BEARS (Alastair Fothergill, Keith Scholey). 77 minutes. Opens Friday (April 18). For venues and times, see Movies. Rating: NNN


After sending the butterfly drama Wings Of Life straight to DVD last year, Disney returns to its traditional Earth Day strategy with the theatrical documentary Bears – though as with African Cats and Chimpanzee, “documentary” is a pretty loose term here.

Bears is the most shamelessly contrived Disneynature production yet, taking gorgeous wildlife photography of Alaskan brown bears and editing it into a fictional, ridiculously anthropomorphic narrative about a mother and her cubs avoiding perils while foraging for seafood in the Arctic wilderness.

More than previous releases, this one is aimed at very small children.
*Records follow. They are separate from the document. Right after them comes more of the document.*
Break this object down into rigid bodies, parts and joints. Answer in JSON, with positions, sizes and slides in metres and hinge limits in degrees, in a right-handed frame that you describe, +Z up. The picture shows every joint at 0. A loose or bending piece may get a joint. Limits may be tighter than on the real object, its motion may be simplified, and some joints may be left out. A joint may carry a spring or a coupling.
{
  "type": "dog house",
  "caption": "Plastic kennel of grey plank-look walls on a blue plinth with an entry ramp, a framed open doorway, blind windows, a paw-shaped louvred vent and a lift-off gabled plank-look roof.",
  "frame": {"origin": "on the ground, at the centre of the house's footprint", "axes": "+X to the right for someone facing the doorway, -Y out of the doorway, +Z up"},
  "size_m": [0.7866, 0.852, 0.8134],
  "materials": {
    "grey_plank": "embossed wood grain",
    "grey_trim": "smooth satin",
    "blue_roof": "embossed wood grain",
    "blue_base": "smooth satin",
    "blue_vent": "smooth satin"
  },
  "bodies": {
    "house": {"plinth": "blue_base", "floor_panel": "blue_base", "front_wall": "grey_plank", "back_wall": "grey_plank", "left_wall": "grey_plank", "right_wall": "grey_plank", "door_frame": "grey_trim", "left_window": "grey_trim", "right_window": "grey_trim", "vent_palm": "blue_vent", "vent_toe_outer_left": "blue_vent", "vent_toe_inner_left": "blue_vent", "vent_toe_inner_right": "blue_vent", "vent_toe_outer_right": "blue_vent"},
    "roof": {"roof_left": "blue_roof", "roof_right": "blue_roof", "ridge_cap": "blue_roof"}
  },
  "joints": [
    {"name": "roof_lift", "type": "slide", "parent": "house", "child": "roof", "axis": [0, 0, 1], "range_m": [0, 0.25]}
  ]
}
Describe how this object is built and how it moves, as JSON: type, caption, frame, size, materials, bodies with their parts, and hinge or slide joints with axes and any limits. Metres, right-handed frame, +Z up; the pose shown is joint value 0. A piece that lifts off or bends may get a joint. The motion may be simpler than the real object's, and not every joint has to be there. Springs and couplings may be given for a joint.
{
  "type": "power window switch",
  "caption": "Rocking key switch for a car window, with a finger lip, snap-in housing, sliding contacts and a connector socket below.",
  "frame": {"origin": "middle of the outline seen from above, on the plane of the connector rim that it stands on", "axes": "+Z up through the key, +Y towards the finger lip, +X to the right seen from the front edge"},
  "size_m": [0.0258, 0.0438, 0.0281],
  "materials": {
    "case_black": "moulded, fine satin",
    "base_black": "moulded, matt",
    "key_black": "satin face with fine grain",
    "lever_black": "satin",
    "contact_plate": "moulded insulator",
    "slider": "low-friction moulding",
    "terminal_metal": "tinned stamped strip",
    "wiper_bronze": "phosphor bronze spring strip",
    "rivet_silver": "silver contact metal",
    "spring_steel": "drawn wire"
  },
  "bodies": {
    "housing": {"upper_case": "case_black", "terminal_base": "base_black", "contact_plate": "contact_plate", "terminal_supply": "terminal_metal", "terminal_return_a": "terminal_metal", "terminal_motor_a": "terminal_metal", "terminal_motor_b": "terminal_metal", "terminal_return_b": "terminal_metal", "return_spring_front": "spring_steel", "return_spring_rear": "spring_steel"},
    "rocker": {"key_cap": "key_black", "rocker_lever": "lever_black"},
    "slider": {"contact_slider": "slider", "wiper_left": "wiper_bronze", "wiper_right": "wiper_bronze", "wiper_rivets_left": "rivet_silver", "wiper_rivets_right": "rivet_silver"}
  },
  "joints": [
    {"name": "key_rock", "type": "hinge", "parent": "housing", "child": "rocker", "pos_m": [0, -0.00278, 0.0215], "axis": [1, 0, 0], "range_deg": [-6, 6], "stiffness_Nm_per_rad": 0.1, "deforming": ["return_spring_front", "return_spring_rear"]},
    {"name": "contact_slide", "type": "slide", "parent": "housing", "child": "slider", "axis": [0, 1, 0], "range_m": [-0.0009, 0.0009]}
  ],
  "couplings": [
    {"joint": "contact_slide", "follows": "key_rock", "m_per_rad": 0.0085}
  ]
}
Editors work overtime to create conflict through the juxtaposition of footage, and John C. Reilly’s narration alternates between calm, informative description and goofy imagined dialogue for the animal characters. (“I didn’t want that clam anyway,” grumps a cub called Scout after struggling to shake one off the end of its claw.)

That said, there are few things more adorable than brown bear cubs falling asleep next to their mother, so if that’s all you want from a movie called Bears, this certainly delivers.

There’s also the usual jaw-dropping end-credits footage of camera crews shooting the animals on location. I keep waiting for Disney to realize a movie focusing on that would make for a far more dramatic narrative. Maybe next year.